After the Civil war, the musket gave way to the rifle, and ball and cap to the cartridge. Repeating rifles soon followed and in the field of artillery, howitzers and mortars were developed to replace the smooth bore cannon. The increase in firepower was not matched with the development of tactics, and the military, in typical institutional style, continued to work with formation arrays of infantry and cavalry that were all too easily decimated by the enemy. What ensued was a stalemate where a large lethal zone separated the enemy lines: no man's land.

The British were the first to try to get around this problem by introducing landships and airships. The former were called tanks by mistake, and as a ruse for what was taking place, the name stuck. Of all the tank designs, only the Mk IV tank with its trapezoid tread design attained suitable speed (5 mph) and it was the only one that could cross the trenches. The German design was slower and couldn't ford the trenches. The French design had the first revolving turret, but it was too small to be effective.

The British first used the tanks successfully at Cambrai in Nov of 1917. There 378 were able to break through the Hindenburg line with cavalry and infantry, but they didn't have any logistical support, and the offense stalled when they ran out of gas. Later, the tanks were used again in large numbers, 450 of them were used in Amiens in Aug of 1918, and only later in Sep were a large enough number available to breach the Hindenburg line in an offense that lead to the final line of battle at the Armistice.

Combined with the tank, the Sopwith Camel was the most successful machine invented to cross no man's land. Literally thousands of these handy aircraft worked with the tanks in punching through the German lines. They would take out dirigibles, aircraft and aerodromes, and bomb petrol tanks and other soft targets behind enemy lines. At Cambrai in 1917, they had a 25lb bomb hooked to the centerline to attack frontal positions, but losses to ground fire stopped this tactic.

In WWII, the Germans made the tank the center of their new tactic, maneuver. But the Americans countered with airpower. Without the cover of fighters, George Patton's Shermans were no match for the Panzers. As far as destroying Japan, the island fighting on Iwo Jima and Okinawa proved how tenacious the Japanese were. Without an invasion to hold the main island, the Japanese would never admit defeat. To have invaded would have cost hundreds of thousands of American lives and resulted in millions of Japanese dying. By having Japan surrender with two atomic attacks, the US Army was able to occupy Japan under MacArthur and reshape that nation into a democratic republic. If the army could not occupy the land, nothing would have changed in Japan.

In Vietnam, the ability to pinpoint bomb was just getting started to be an art form like the tank penetration of Cambrai in 1917 led to the tactics of Blitzkrieg. Fast forward 20 years, and the tank and the airplane easily neutralized Iraq's army in three days. Going into GWII, the Abrams tank, stealth bombers, F-18, F-15E with laser guided bombs and GPS accuracy proved that the military might had now achieved an eight fold increase in effective firepower.

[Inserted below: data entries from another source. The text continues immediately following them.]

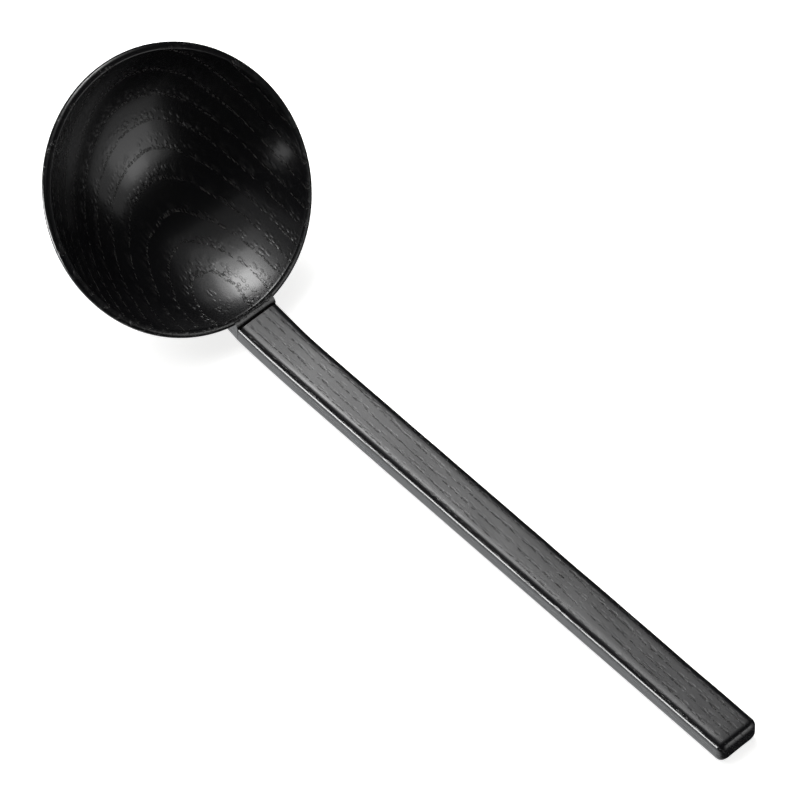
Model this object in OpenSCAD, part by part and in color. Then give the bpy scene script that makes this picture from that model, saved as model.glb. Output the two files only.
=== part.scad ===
// Wooden serving ladle: a turned bowl and a bent handle bar, joined at the neck by a stub tenon.
// The ladle lies on the flat underside of its handle, which runs along +X. The bowl's mouth is
// tilted towards the handle's end and the round underside of the bowl is just clear of the table.

/* [Bowl] */
// Outer diameter of the bowl at its rim
bowl_d = 76; // [70:0.5:82]
// Depth of the bowl's outside below its rim
bowl_depth = 22.5; // [20:0.5:25]
// Thickness of the rim
rim_t = 1.9; // [1.6:0.1:2.6]
// Thickness of the bowl's wall at the bottom
floor_t = 3; // [2.5:0.1:4]
// Radius of the rim's outer edge
rim_outer_r = 1.1; // [0.6:0.1:1.2]
// Radius of the rim's inner edge
rim_inner_r = 0.3; // [0.2:0.05:0.4]
// Angle between the rim and the straight part of the handle, in degrees
handle_angle = 44; // [42:0.5:46]

/* [Neck] */
// Distance of the joint line from the bowl's outer edge
joint_reach = 0.3; // [0:0.1:1.5]
// Width of the groove along the joint, on each side of it
groove_w = 0.6; // [0.3:0.05:0.8]
// Depth of the groove along the joint
groove_depth = 0.7; // [0.3:0.1:1]
// Width of the tenon
tenon_w = 7; // [5:0.5:9]
// Thickness of the tenon
tenon_t = 2.8; // [2:0.1:3]
// Length of the tenon
tenon_l = 5; // [3:0.1:5]
// Depth of the tenon's middle below the handle's top face
tenon_drop = 4; // [3.5:0.1:4.4]
// Thickness of the film of glue
glue_t = 0.15; // [0.1:0.01:0.2]

/* [Handle] */
// Length of the handle along its top face
handle_l = 178; // [140:1:220]
// Width of the handle
handle_w = 12.7; // [11:0.1:15]
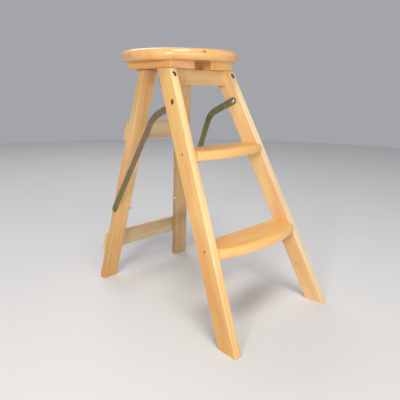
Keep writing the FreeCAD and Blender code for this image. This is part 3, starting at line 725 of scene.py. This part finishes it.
# screws through the rails into the treads, through the slats into the legs and through the cleats
# into the seat
def makeWoodScrews(metal):
    heads = [(framePoint(frontFrame, side * frameSide(frontFrame, down), down, depth),
              (side, 0, frontFrame["splay"]))
             for name, side in sides for down, depth in treadScrew["places"]]
    makeScrews("treadScrews", heads, treadScrew["head"], metal, "front_frame")
    out = frameAxes(rearFrame, 0)[2]
    heads = []
    for name, side in sides:
        for top in slatScrew["downs"]:
            for down in (top + slatScrew["offset"], top + slatScrew["slat"] - slatScrew["offset"]):
                x = side * (frameSide(rearFrame, down) - slatScrew["inset"])
                heads.append((framePoint(rearFrame, x, down, slatScrew["depth"]), out))
    makeScrews("slatScrews", heads, slatScrew["head"], metal, "rear_frame")
    heads = [((side * x, seatY + y, underside), (0, 0, -1))
             for name, side in sides for x, y in cleatScrew["places"]]
    makeScrews("cleatScrews", heads, cleatScrew["head"], metal, "seat")
    print("wood screws made")


# screws in the hinge leaves: rows along each rail and leg below its pin, which follow the splay,
# and rows on the cleats beside the pin
def makeLeafScrews(metal):
    out = frameAxes(frontFrame, 0)[2]
    pin = pinDown(frontFrame, -hinge["pinDrop"])
    heads = []
    leaves = []
    for name, side in sides:
        x = side * (frameSide(frontFrame, pin) - frontFrame["wide"] / 2)
        for step in hinge["railScrews"]:
            slope = side * frontFrame["splay"] * step
            heads.append((framePoint(frontFrame, x + slope, pin + step, -hinge["plate"]), -out))
        start = framePoint(frontFrame, x, pin, -hinge["pinDrop"])
        leaves += [((x, start.y + step, underside - hinge["plate"]), (0, 0, -1))
                   for step in hinge["cleatScrews"]]
    makeScrews("railLeafScrews", heads, hinge["frontHead"], metal, "front_frame")
    makeScrews("cleatLeafScrews", leaves, hinge["frontHead"], metal, "seat")

    out = frameAxes(rearFrame, 0)[2]
    deep = rearFrame["deep"] + hinge["pinDrop"]
    pin = pinDown(rearFrame, deep)
    heads = []
    leaves = []
    for name, side in sides:
        x = side * (frameSide(rearFrame, pin) - rearFrame["wide"] / 2)
        for across, step in hinge["legScrews"]:
            slope = side * rearFrame["splay"] * step
            heads.append((framePoint(rearFrame, x + across + slope, pin + step,
                                     rearFrame["deep"] + hinge["plate"]), out))
        start = framePoint(rearFrame, x, pin, deep)
        leaves += [((x + across, start.y + hinge["rearIn"], underside - hinge["plate"]),
                    (0, 0, -1)) for across in hinge["rearScrews"]]
    makeScrews("legLeafScrews", heads, hinge["legHead"], metal, "rear_frame")
    makeScrews("rearLeafScrews", leaves, hinge["rearHead"], metal, "seat")
    print("hinge screws made")


tints = {"middleTread": (0.87, 0.78, 0.68), "lowerTread": (0.94, 0.91, 0.84),
         "rail": {-1: (0.93, 0.875, 0.76), 1: (0.94, 0.98, 1.08)},
         # the rails' paler front faces are painted light
         "railFrontLight": {-1: (0.96, 0.99, 1.12), 1: (0.89, 1.12, 1.68)},
         # the darker tints at the feet are painted shade
         "railFootShade": {-1: (0.85, 0.79, 0.68), 1: (0.96, 1.0, 1.0)},
         # the right leg's darker tint than the left's is painted shade
         "leg": {-1: (0.83, 0.83, 0.85), 1: (0.65, 0.68, 0.77)},
         "legFootShade": {-1: (0.85, 0.76, 0.63), 1: (0.80, 0.78, 0.74)},
         "cleat": {-1: (0.92, 0.76, 0.55), 1: (0.98, 0.86, 0.70)},
         # the cleats' paler front faces are painted light
         "cleatFront": {-1: (0.93, 0.85, 0.95), 1: (1.00, 0.94, 0.84)},
         # the slats' greyer front faces are painted shade
         "slat": (0.86, 0.84, 0.84), "slatFrontShade": (0.65, 0.755, 1.08),
         "apron": (0.83, 0.90, 1.03)}
seeds = {"middleTread": 2, "lowerTread": 7, "rail": 11, "leg": 21, "cleat": 31, "slat": 41,
         "apron": 51}
# the heights between which the painted shade at the feet grows in
uprights = {"footShadeLow": 0.03, "footShadeHigh": 0.26, "faceSoft": 0.0015, "faceLift": 0.0003,
            "railKnots": {-1: (), 1: ((0.548, 0.014, 0.0045, 0.22),)},
            "legKnots": {-1: ((0.330, 0.010, 0.0035, 0.45),), 1: ((0.245, 0.012, 0.003, 0.5),)},
            "legKnotIn": 0.015}
slats = {"plain": 0.6, "faceSoft": 0.0008, "apronPlain": 0.7}


# gives a CAD node a material in all of its slots
def dress(name, material):
    slots = nodes[name].data.materials
    slots.clear()
    slots.append(material)


# knots on an upright from (down, depth, radius, strength); they lie this far in from its outer
# side: x = outer side - inward
def uprightKnots(sizes, side, inward, places):
    return [(*framePoint(sizes, side * (frameSide(sizes, down) - inward), down, depth),
             radius, strength) for down, depth, radius, strength in places]


# rails, legs, cleats, slats and apron in wood with their own grain direction, seed and tint; the
# stays, hinge leaves and pins in metal
def dressFrame(stay, metal):
    railPoint = framePoint(frontFrame, 0, 0, frontFrame["deep"])
    for number, (name, side) in enumerate(sides):
        axes = frameAxes(frontFrame, side)
        inward = frontFrame["wide"] if side > 0 else 0
        # painted light: the rail's front face is paler
        material = makeWood(
            name + "RailWood", axes, seeds["rail"] + number, tints["rail"][side],
            knots=uprightKnots(frontFrame, side, inward, uprights["railKnots"][side]),
            face=faceLightTint(axes[2], railPoint, tints["railFrontLight"][side], uprights["faceSoft"],
                          uprights["faceLift"]),
            foot=(uprights["footShadeLow"], uprights["footShadeHigh"], tints["railFootShade"][side]))
        dress(name + "_front_rail", material)
        # painted shade: the leg's foot, like the rail's, is darker towards the floor
        material = makeWood(
            name + "LegWood", frameAxes(rearFrame, side), seeds["leg"] + number,
            tints["leg"][side],
            knots=uprightKnots(rearFrame, side, uprights["legKnotIn"],
                               uprights["legKnots"][side]),
            foot=(uprights["footShadeLow"], uprights["footShadeHigh"], tints["legFootShade"][side]))
        dress(name + "_rear_leg", material)
        # painted light: the cleat's front face is paler
        face = faceLightTint((0, -1, 0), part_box(name + "_cleat")[0], tints["cleatFront"][side],
                        uprights["faceSoft"], uprights["faceLift"])
        dress(name + "_cleat", makeWood(name + "CleatWood", cleatAxes, seeds["cleat"] + number,
                                        tints["cleat"][side], face=face))
        dress(name + "_stay", stay[side])
        dress(name + "_rail_hinge_leaf", metal)
        dress(name + "_leg_hinge_leaf", metal)
    along, _, out = frameAxes(rearFrame, 0)
    # painted shade: the slats' front faces are greyer
    face = faceLightTint(-out, framePoint(rearFrame, 0, 0, rearFrame["deep"]), tints["slatFrontShade"],
                    slats["faceSoft"])
    for number, name in enumerate(("upper_rear_slat", "lower_rear_slat")):
        dress(name, makeWood(name + "Wood", ((1, 0, 0), along, out), seeds["slat"] + number,
                             tints["slat"], plain=slats["plain"], face=face))
    along, _, out = frameAxes(frontFrame, 0)
    dress("front_apron", makeWood("apronWood", ((1, 0, 0), along, out), seeds["apron"],
                                  tints["apron"], plain=slats["apronPlain"]))
    for name in ("front_cleat_leaves", "rear_cleat_leaves", "front_hinge_pins",
                 "rear_hinge_pins"):
        dress(name, metal)
    print("frame dressed")


makeSeat()
makeTread("middleTread", "middle_tread", seeds["middleTread"], tints["middleTread"])
makeTread("lowerTread", "lower_tread", seeds["lowerTread"], tints["lowerTread"])
# the left stay's brown upper part is a painted reflection; the right stay has the olive paint
stayMetal = {-1: makeMetal("leftStayReflectionSteel", metals["leftStayReflection"]),
             1: makeMetal("rightStaySteel", metals["rightStay"])}
brightMetal = makeMetal("brightSteel", metals["bright"])
darkMetal = makeMetal("darkSteel", metals["dark"])
hingeMetal = makeMetal("hingeSteel", metals["hinge"])
screwMetal = makeMetal("screwSteel", metals["screw"])
makeStuds(brightMetal, stayMetal)
makeNuts(darkMetal, brightMetal)
makeHingeBolts(brightMetal, darkMetal)
makeWoodScrews(screwMetal)
makeLeafScrews(hingeMetal)
dressFrame(stayMetal, hingeMetal)


# Floor, light and camera
stage = {"radius": 3.6, "around": 180, "colour": (0.68, 0.67, 0.66), "roughness": 0.75,
         "noise": {"scale": 3.0, "detail": 3.0}, "cloud": 0.04,
         "world": (0.92, 0.94, 1.0), "worldStrength": 0.40}


# floor: a flat round plate, so that its far edge is level in every view
def makeFloor():
    turn = np.linspace(0, 2 * np.pi, stage["around"], endpoint=False)
    ring = np.stack([np.cos(turn), np.sin(turn), 0 * turn], -1) * stage["radius"]
    mesh = bpy.data.meshes.new("floor")
    mesh.from_pydata(ring.tolist(), [], [list(range(stage["around"]))])
    floor = bpy.data.objects.new("floor", mesh)
    scene.collection.objects.link(floor)
    material, place, fill = newMaterial("floorPaint")
    light = place.noise(stage["noise"]) * stage["cloud"] + (1 - stage["cloud"])
    fill({"Base Color": light * stage["colour"], "Roughness": stage["roughness"]})
    mesh.materials.append(material)


lights = {
    "key": {"place": (-0.62, -0.75, 2.6), "size": (0.9, 0.9), "power": 34,
            "colour": (1.0, 0.98, 0.94)},
    "side": {"place": (-2.18, -1.0, 0.90), "size": (0.42, 0.42), "power": 23,
             "colour": (1.0, 0.98, 0.95)},
    "front": {"place": (-0.8, -2.35, 0.50), "size": (1.6, 0.24), "power": 27,
              "colour": (1.0, 0.98, 0.95)},
    "back": {"place": (0.6, 1.9, 2.6), "size": (1.6, 1.6), "power": 22,
             "colour": (0.95, 0.97, 1.0)},
}
lightAim = Vector((0, 0, 0.35))


# flat lamps that face the stool's middle, and an even sky
def makeLights():
    for name, sizes in lights.items():
        data = bpy.data.lights.new(name, "AREA")
        data.shape = "RECTANGLE"
        data.size, data.size_y = sizes["size"]
        data.energy = sizes["power"]
        data.color = sizes["colour"]
        lamp = bpy.data.objects.new(name, data)
        lamp.location = sizes["place"]
        way = lightAim - Vector(sizes["place"])
        lamp.rotation_euler = way.to_track_quat("-Z", "Y").to_euler()
        scene.collection.objects.link(lamp)
    world = bpy.data.worlds.new("studio")
    world.use_nodes = True
    background = world.node_tree.nodes["Background"]
    background.inputs["Color"].default_value = (*stage["world"], 1)
    background.inputs["Strength"].default_value = stage["worldStrength"]
    scene.world = world


# the place is measured from the seat's middle in depth
camera = {"place": (-0.7689, -0.8507, 0.5317), "azimuth": -44.8, "pitch": -14.54, "roll": 0.61,
          "focal": 428.9, "frameWidth": 400, "sensor": 36}


# camera: looks along (-sin az cos pitch, cos az cos pitch, sin pitch), turned by its roll;
# lens = focal length in pixels * sensor / frame width
def makeCamera():
    azimuth, pitch, roll = (math.radians(camera[key]) for key in ("azimuth", "pitch", "roll"))
    look = Vector((-math.sin(azimuth) * math.cos(pitch), math.cos(azimuth) * math.cos(pitch),
                   math.sin(pitch)))
    right = Vector((math.cos(azimuth), math.sin(azimuth), 0))
    up = right.cross(look)
    turned = right * math.cos(roll) + up * math.sin(roll)
    upright = up * math.cos(roll) - right * math.sin(roll)
    data = bpy.data.cameras.new("camera")
    data.sensor_width = camera["sensor"]
    data.lens = camera["focal"] * camera["sensor"] / camera["frameWidth"]
    eye = bpy.data.objects.new("camera", data)
    scene.collection.objects.link(eye)
    x, y, z = camera["place"]
    matrix = Matrix((turned, upright, -look)).transposed().to_4x4()
    matrix.translation = Vector((x, y + seatY, z))
    eye.matrix_world = matrix
    scene.camera = eye


makeFloor()
makeLights()
makeCamera()
scene.view_settings.view_transform = "Standard"
print("stage made")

Industry, made possible by the profit (greed) motive of Capitalism, using advances in technology, (especially informational systems along with satellites) has perfected two instruments of war, the tank and the airplane that now make modern war possible with unprecedented destruction and lethality.

If the second horsemen of Revelation is war, what makes war possible is Capitalism. It has conquered the world without firing a shot (Look at Communist China for an example of a nation that has instituted raw Capitalism in order to modernize their society and military) and so may well be the first horseman riding on a white horse as the champion of the West, just as Zechariah's white chariot went in Zec chapter 6.